==== Data provided ====

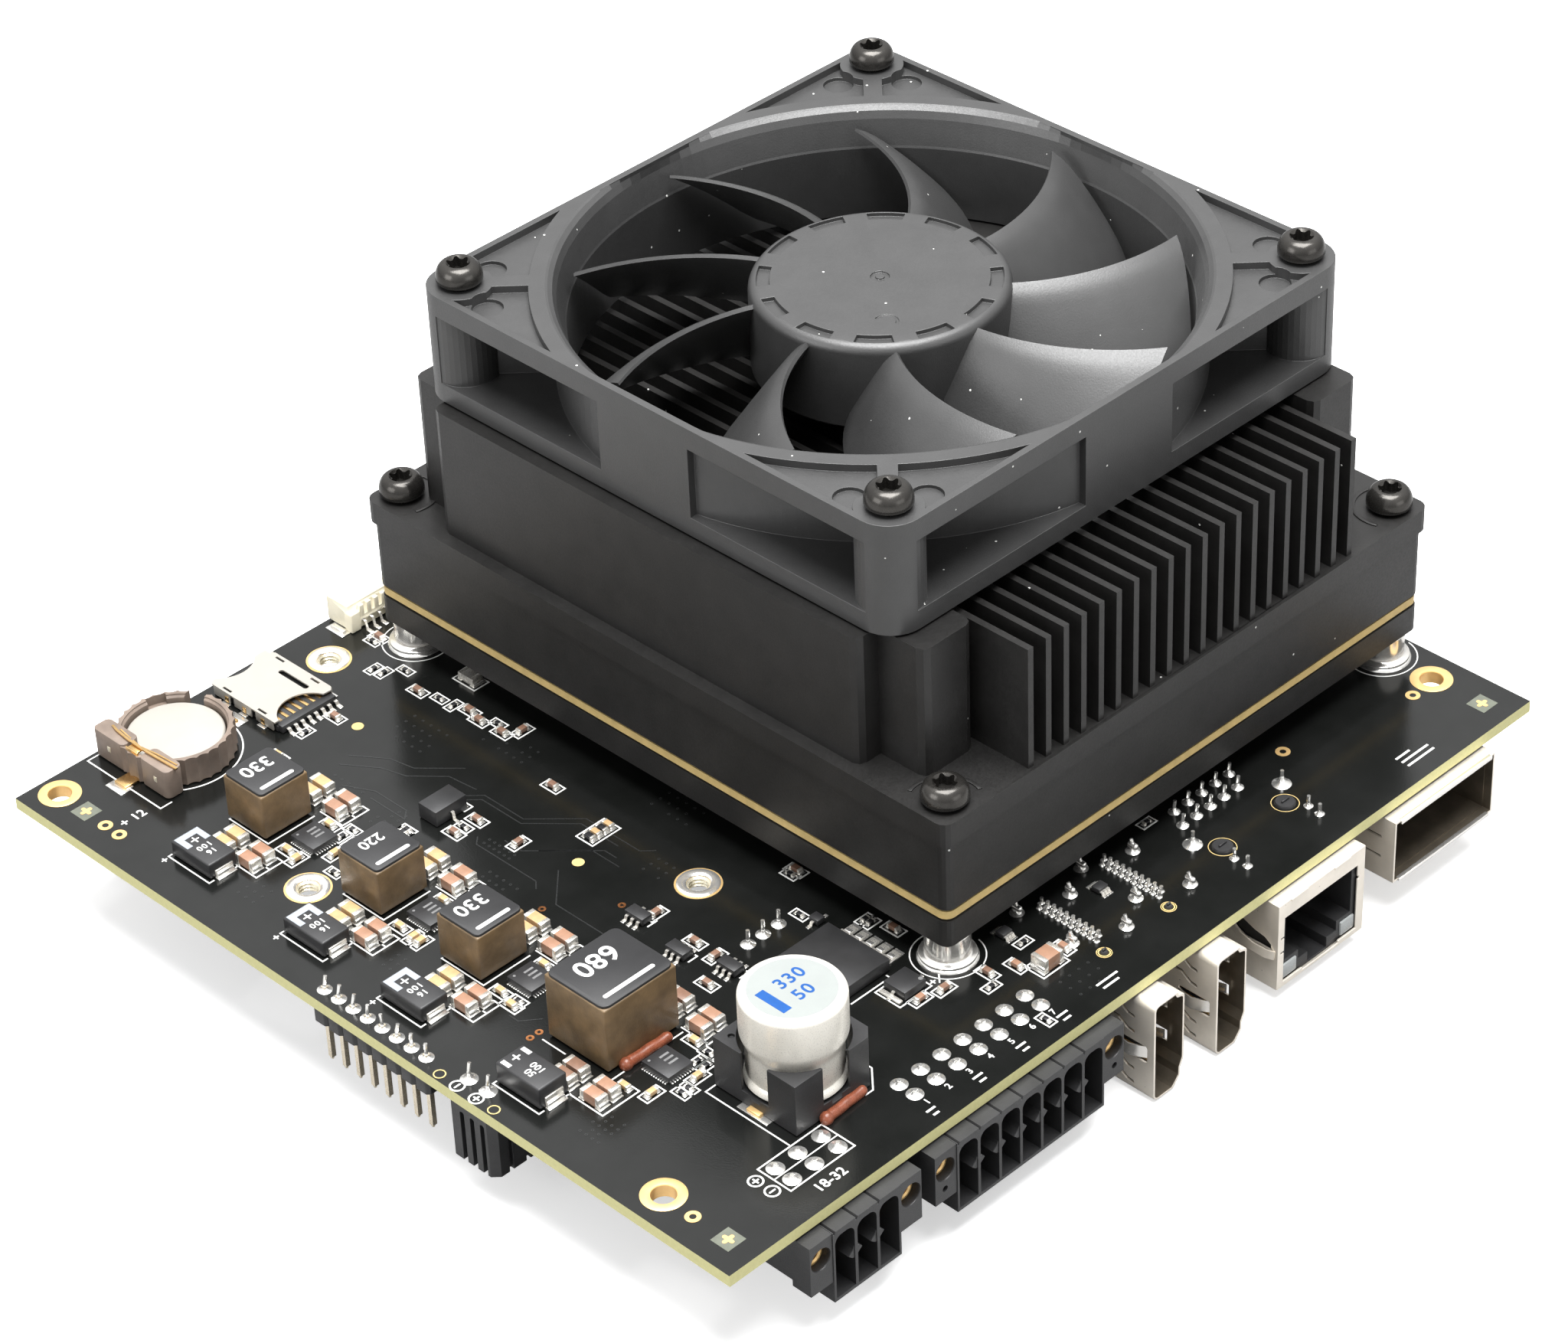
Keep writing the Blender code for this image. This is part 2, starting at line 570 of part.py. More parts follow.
def make_fan_frame(materials):
    """Two flanges joined by the round duct and four corner posts, with the motor base on four struts."""
    frame = fan_plate("fan_frame", FAN_TOP - 3.0, FAN_TOP, materials["fan_plastic"])
    fuse(frame, fan_plate("frame_lower_flange", FAN_BOTTOM, FAN_BOTTOM + 2.4))
    duct_outer = DUCT_RADIUS + DUCT_WALL
    low, high = FAN_BOTTOM + 0.02, FAN_TOP - 0.02
    fuse(frame, ring("frame_duct", FAN_CENTRE, 30.0, duct_outer, low, high, steps=56))
    half = FAN_SIDE / 2 - 0.02
    post = 8.6
    for index, (side_x, side_y) in enumerate(((-1, -1), (1, -1), (-1, 1), (1, 1))):
        x = FAN_CENTRE[0] + side_x * (half - post / 2)
        y = FAN_CENTRE[1] + side_y * (half - post / 2)
        low = (x - post / 2, y - post / 2, FAN_BOTTOM + 0.02)
        high = (x + post / 2, y + post / 2, FAN_TOP - 0.02)
        fuse(frame, box(f"frame_post_{index}", low, high, corner=FAN_CORNER - 0.2, segments=4))
    cut(frame, rod("frame_bore", FAN_CENTRE, DUCT_RADIUS, FAN_BOTTOM - 1.0, FAN_TOP + 1.0, steps=56))
    places = corners_of(FAN_CENTRE, (FAN_PITCH, FAN_PITCH))
    cut(frame, *screw_hole_cutters("frame_hole", places, FAN_BOTTOM - 1.0, FAN_TOP + 1.0, 2.15))
    base_top = FAN_BOTTOM + 1.5
    profile = [(TUBE_BORE, HUB_TOP - 3.0), (TUBE_RADIUS, HUB_TOP - 3.0), (TUBE_RADIUS, base_top)]
    profile += [(HUB_RADIUS, base_top), (HUB_RADIUS, FAN_BOTTOM), (TUBE_BORE, FAN_BOTTOM)]
    fuse(frame, turned("motor_base", FAN_CENTRE, profile, steps=40, closed=True))
    for index in range(4):
        strut = box(f"motor_strut_{index}", (15.0, -2.0, FAN_BOTTOM + 0.02), (39.0, 2.0, FAN_BOTTOM + 1.7))
        strut.location = (FAN_CENTRE[0] * MM, FAN_CENTRE[1] * MM, 0.0)
        strut.rotation_euler.z = math.radians(20.0 + 90.0 * index)
        fuse(frame, strut)
    notch_low = (FAN_CENTRE[0] + 14.0, FAN_CENTRE[1] + 37.2, FAN_TOP - 4.0)
    cut(frame, box("cable_notch", notch_low, (notch_low[0] + 7.0, notch_low[1] + 5.0, FAN_TOP + 1.0)))


def blade_point(blade, along, across):
    """A point of one blade: along runs from the hub to the tip, across from the upper to the lower edge."""
    radius = HUB_RADIUS - 0.6 + (BLADE_TIP - HUB_RADIUS + 0.6) * along
    angle = BLADE_START + 360.0 / BLADE_COUNT * blade + BLADE_SWEEP * along**1.3 - BLADE_SPAN * across
    height = BLADE_TOP - BLADE_DROP * across**1.15
    turn = math.radians(angle)
    return (radius * math.cos(turn) * MM, radius * math.sin(turn) * MM, height * MM)


def make_blades():
    """Nine curved sheets, given their thickness by Solidify."""
    spans = 5
    strips = 4
    shape = bmesh.new()
    for blade in range(BLADE_COUNT):
        rows = []
        for span in range(spans + 1):
            row = [blade_point(blade, span / spans, strip / strips) for strip in range(strips + 1)]
            rows.append([shape.verts.new(point) for point in row])
        for inner, outer in zip(rows, rows[1:]):
            for index in range(strips):
                shape.faces.new((inner[index], inner[index + 1], outer[index + 1], outer[index]))
    blades = new_object("blades", finish_mesh(shape, "blades"))
    blades.location = (FAN_CENTRE[0] * MM, FAN_CENTRE[1] * MM, 0.0)
    solidify = blades.modifiers.new("thickness", "SOLIDIFY")
    solidify.thickness = BLADE_THICKNESS * MM
    solidify.offset = 0.0
    return blades


def make_fan_motor(materials):
    """The rotor's hub and blades, the shaft that turns with it, and the fixed stator."""
    inner = HUB_RADIUS - HUB_WALL
    ceiling = HUB_TOP - 1.6
    profile = [(0.0, HUB_TOP), (HUB_RADIUS - 0.8, HUB_TOP), (HUB_RADIUS, HUB_TOP - 0.8)]
    profile += [(HUB_RADIUS, HUB_BOTTOM), (inner, HUB_BOTTOM), (inner, ceiling), (0.0, ceiling)]
    rotor = turned("fan_rotor", FAN_CENTRE, profile, materials["fan_plastic"], 48)
    fuse(rotor, make_blades())
    shaft_low = FAN_BOTTOM + 0.5
    rod("fan_shaft", FAN_CENTRE, SHAFT_RADIUS, shaft_low, ceiling - GAP, materials["bright_steel"])
    stator_low = FAN_BOTTOM + 2.2
    ring("fan_stator", FAN_CENTRE, TUBE_RADIUS + GAP, 12.6, stator_low, HUB_TOP - 3.4, materials["copper"])


def make_fan_cable(materials):
    """The fan's sleeved cable, from the notch in its frame straight down the back to the board."""
    path = [
        (114.0, 109.2, 50.0),
        (113.5, 113.5, 47.5),
        (111.0, 117.2, 42.0),
        (107.0, 118.4, 31.0),
        (102.0, 118.6, 18.0),
        (99.0, 118.8, 8.0),
        (98.2, 119.0, 3.0),
        (98.2, 119.0, GAP),
    ]
    curve = bpy.data.curves.new("fan_cable", "CURVE")
    curve.dimensions = "3D"
    curve.bevel_depth = 0.85 * MM
    curve.bevel_resolution = 2
    curve.use_fill_caps = True
    spline = curve.splines.new("POLY")
    spline.points.add(len(path) - 1)
    for point, place in zip(spline.points, path):
        point.co = (place[0] * MM, place[1] * MM, place[2] * MM, 1.0)
    item = bpy.data.objects.new("fan_cable_path", curve)
    curve_to_mesh(item, "fan_cable", materials["cable_sleeve"])


def main():
    clear_scene()
    materials = make_materials()
    make_board(materials)
    make_coin_cell(materials)
    make_card_socket(materials)
    make_four_pin_connector(materials)
    make_inductors(materials)
    make_capacitors(materials)
    make_power_switch(materials)
    make_edge_headers(materials)
    make_terminal_header("terminal_header_6", 19.05, 3, materials)
    make_terminal_header("terminal_header_14", 45.95, 7, materials)
    for index, left in enumerate(HDMI_LEFT_SIDES):
        make_hdmi(index + 1, left, materials)
    make_ethernet_jack(materials)
    make_transceiver_cage(materials)
    make_module(materials)
    make_heatsink(materials)
    make_fan_frame(materials)
    make_fan_motor(materials)
    make_screws(materials)
    make_fan_cable(materials)


main()
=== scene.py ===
"""The looks of the single board computer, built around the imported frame.

Sizes are in millimetres unless a name says otherwise, and MM turns them into metres. Places on the board
are measured from the frame's own boxes: the board's front left corner is the origin of the row frame.
"""

import json
import math
import random

import bmesh
import bpy
from mathutils import Matrix, Vector


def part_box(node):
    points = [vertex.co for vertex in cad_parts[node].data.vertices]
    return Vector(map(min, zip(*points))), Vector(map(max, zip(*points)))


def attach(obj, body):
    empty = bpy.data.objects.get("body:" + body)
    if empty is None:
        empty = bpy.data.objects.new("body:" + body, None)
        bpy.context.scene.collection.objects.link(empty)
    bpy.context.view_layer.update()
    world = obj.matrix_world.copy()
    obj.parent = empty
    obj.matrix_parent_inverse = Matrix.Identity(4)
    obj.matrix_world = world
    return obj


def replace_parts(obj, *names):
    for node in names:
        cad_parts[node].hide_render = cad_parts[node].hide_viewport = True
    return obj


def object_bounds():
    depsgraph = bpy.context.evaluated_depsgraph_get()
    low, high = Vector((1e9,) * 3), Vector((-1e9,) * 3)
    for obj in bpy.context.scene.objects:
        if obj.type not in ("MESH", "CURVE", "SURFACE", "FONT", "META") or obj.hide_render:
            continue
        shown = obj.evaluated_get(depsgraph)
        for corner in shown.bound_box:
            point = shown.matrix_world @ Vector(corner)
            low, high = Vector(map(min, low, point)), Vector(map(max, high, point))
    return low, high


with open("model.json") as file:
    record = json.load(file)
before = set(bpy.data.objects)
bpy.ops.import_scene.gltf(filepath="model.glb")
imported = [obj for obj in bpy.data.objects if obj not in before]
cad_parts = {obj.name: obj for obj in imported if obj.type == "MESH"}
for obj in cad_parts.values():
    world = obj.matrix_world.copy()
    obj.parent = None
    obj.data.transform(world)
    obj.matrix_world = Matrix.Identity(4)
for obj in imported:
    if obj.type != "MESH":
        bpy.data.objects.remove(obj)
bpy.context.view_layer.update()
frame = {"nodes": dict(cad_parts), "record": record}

MM = 0.001
BOARD_THICKNESS = 1.6
PIN_PITCH = 2.54
WAY = 3.5
BODY = "body"
ROTOR = "rotor"

# ---------------------------------------------------------------- frame measures

def box_mm(node):
    """Lowest and highest corner of a CAD node, in millimetres."""
    low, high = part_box(node)
    return low / MM, high / MM

def middle_mm(node):
    """The middle of a CAD node's box."""
    low, high = box_mm(node)
    return (low + high) / 2

def foot_mm(node):
    """The middle of a CAD node as seen from above, at the level of the board's top face."""
    low, high = box_mm(node)
    return ((low.x + high.x) / 2, (low.y + high.y) / 2, 0.0)

# ---------------------------------------------------------------- materials

NOISE_ROUGHNESS = 0.6
SPECK_SIZE = 1.6
SPECK_REACH = 0.09
SPECK_COLOUR = (0.75, 0.75, 0.72)
ROUGHNESS_SWING = 0.08

class Nodes:
    """A short way to build one material's node tree around its Principled BSDF."""

    def __init__(self, name):
        self.material = bpy.data.materials.new(name)
        self.material.use_nodes = True
        self.tree = self.material.node_tree
        self.shader = self.tree.nodes["Principled BSDF"]
        self.place = self.add("ShaderNodeTexCoord").outputs["Object"]

    def add(self, kind, **values):
        node = self.tree.nodes.new(kind)
        for key, value in values.items():
            if key in node.inputs:
                self.feed(node.inputs[key], value)
            else:
                setattr(node, key, value)
        return node

    def feed(self, socket, value):
        if isinstance(value, bpy.types.NodeSocket):
            self.tree.links.new(value, socket)
        else:
            socket.default_value = value

    def set(self, **values):
        for key, value in values.items():
            self.feed(self.shader.inputs[key.replace("_", " ")], value)

    def noise(self, size_mm, detail=3.0):
        node = self.add("ShaderNodeTexNoise", Vector=self.place, Scale=1 / (size_mm * MM))
        node.inputs["Detail"].default_value = detail
        node.inputs["Roughness"].default_value = NOISE_ROUGHNESS
        return node.outputs["Fac"]

    def ramp(self, value, low, high, from_value=0.0, to_value=1.0):
        node = self.add("ShaderNodeMapRange", Value=value)
        node.inputs["From Min"].default_value = low
        node.inputs["From Max"].default_value = high
        node.inputs["To Min"].default_value = from_value
        node.inputs["To Max"].default_value = to_value
        return node.outputs["Result"]

    def mix(self, share, first, second):
        node = self.add("ShaderNodeMix", data_type="RGBA")
        self.feed(node.inputs["Factor"], share)
        self.feed(node.inputs[6], first if isinstance(first, bpy.types.NodeSocket) else (*first, 1.0))
        self.feed(node.inputs[7], second if isinstance(second, bpy.types.NodeSocket) else (*second, 1.0))
        return node.outputs[2]

    def math(self, operation, first, second=0.0):
        node = self.add("ShaderNodeMath", operation=operation)
        self.feed(node.inputs[0], first)
        self.feed(node.inputs[1], second)
        return node.outputs[0]

    def dust(self, size_mm, share):
        """Sparse bright specks: one where a Voronoi cell's random value is high and its centre is near."""
        cells = self.add("ShaderNodeTexVoronoi", Vector=self.place, Scale=1 / (size_mm * MM))
        near = self.math("LESS_THAN", cells.outputs["Distance"], SPECK_REACH)
        value = self.add("ShaderNodeSeparateColor", Color=cells.outputs["Color"]).outputs["Red"]
        return self.math("MULTIPLY", near, self.math("LESS_THAN", value, share))

    def bump(self, height, depth_mm):
        node = self.add("ShaderNodeBump", Height=height, Strength=1.0)
        node.inputs["Distance"].default_value = depth_mm * MM
        self.set(Normal=node.outputs["Normal"])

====

Directions = Quote the lines that begin at the line containing "obj.data.transform(world)" and end at the line containing "ROUGHNESS_SWING = 0.08", keeping both of those lines.

Answer =
    obj.data.transform(world)
    obj.matrix_world = Matrix.Identity(4)
for obj in imported:
    if obj.type != "MESH":
        bpy.data.objects.remove(obj)
bpy.context.view_layer.update()
frame = {"nodes": dict(cad_parts), "record": record}

MM = 0.001
BOARD_THICKNESS = 1.6
PIN_PITCH = 2.54
WAY = 3.5
BODY = "body"
ROTOR = "rotor"

# ---------------------------------------------------------------- frame measures

def box_mm(node):
    """Lowest and highest corner of a CAD node, in millimetres."""
    low, high = part_box(node)
    return low / MM, high / MM

def middle_mm(node):
    """The middle of a CAD node's box."""
    low, high = box_mm(node)
    return (low + high) / 2

def foot_mm(node):
    """The middle of a CAD node as seen from above, at the level of the board's top face."""
    low, high = box_mm(node)
    return ((low.x + high.x) / 2, (low.y + high.y) / 2, 0.0)

# ---------------------------------------------------------------- materials

NOISE_ROUGHNESS = 0.6
SPECK_SIZE = 1.6
SPECK_REACH = 0.09
SPECK_COLOUR = (0.75, 0.75, 0.72)
ROUGHNESS_SWING = 0.08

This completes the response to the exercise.